Family of thorny-headed worms

Echinorhynchidae, from Ancient Greek ἐχῖνος (ekhînos), meaning "hedgehog", and ῥύγχος (rhúnkhos), meaning "snout", is a family of acanthocephalan parasitic worms from the order Echinorhynchida. The adult worms live in the intestines of fishes, amphibians and reptiles.
The family contains the following genera, organised by subfamily.
- Circinatechinorhynchinae Bhattacharya, 2007
  - Circinatechinorhynchus Bhattacharya, 2007
- Echinorhynchinae Cobbold, 1879
  - Acanthocephalus Koelreuther, 1771
  - Brasacanthus Thatcher, 2001
  - Echinorhynchus Zoega in Müller, 1776
  - Frilloechinorhynchus Bhattacharya, 2007
  - Solearhynchus de Buron & Maillard, 1985
- Incertae sedis
  - Neoacanthocephaloides Cable & Quick, 1954
  - Pseudoacanthocephalus Petrochenko, 1958 - This genus parasitizes amphibians and reptiles globally.
    - Pseudoacanthocephalus goodmani was found infesting Sclerophrys gutturalis, an invasive species on the island of Mauritius.

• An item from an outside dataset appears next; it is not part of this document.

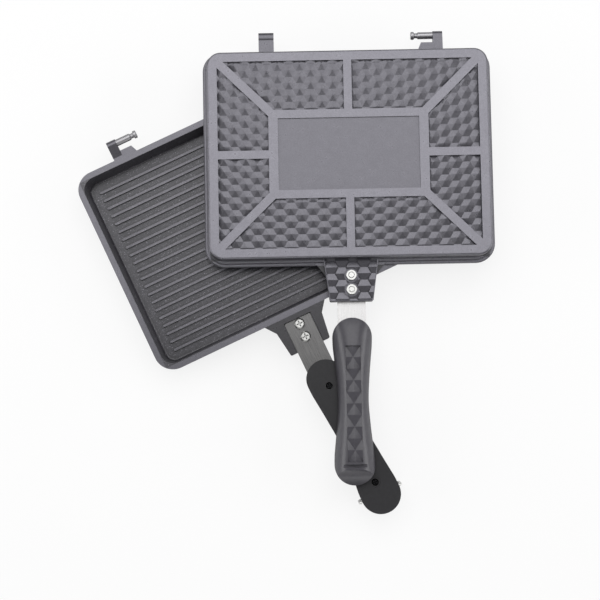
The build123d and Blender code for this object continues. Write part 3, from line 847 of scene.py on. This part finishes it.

    - Pseudoacanthocephalus lutzi was found infesting cane toad in the Americas.
    - Pseudoacanthocephalus nickoli was found infesting Sanguirana luzonensis and Hylarana similis on Luzon Island, Philippines.
    - Pseudoacanthocephalus smalesi was found infesting Sphenomorphus abdictus on Luzon Island, Philippines.

In 2019, Kvach & de Buron added to the family a new species, Harpagorhynchus golvaneuzeti, which represents a new genus, Harpagorhynchus and a new subfamily, the Harpagorhynchinae. The specific epithet refers to two famous French parasitologists, Yves-Jean Golvan and Louis Euzet.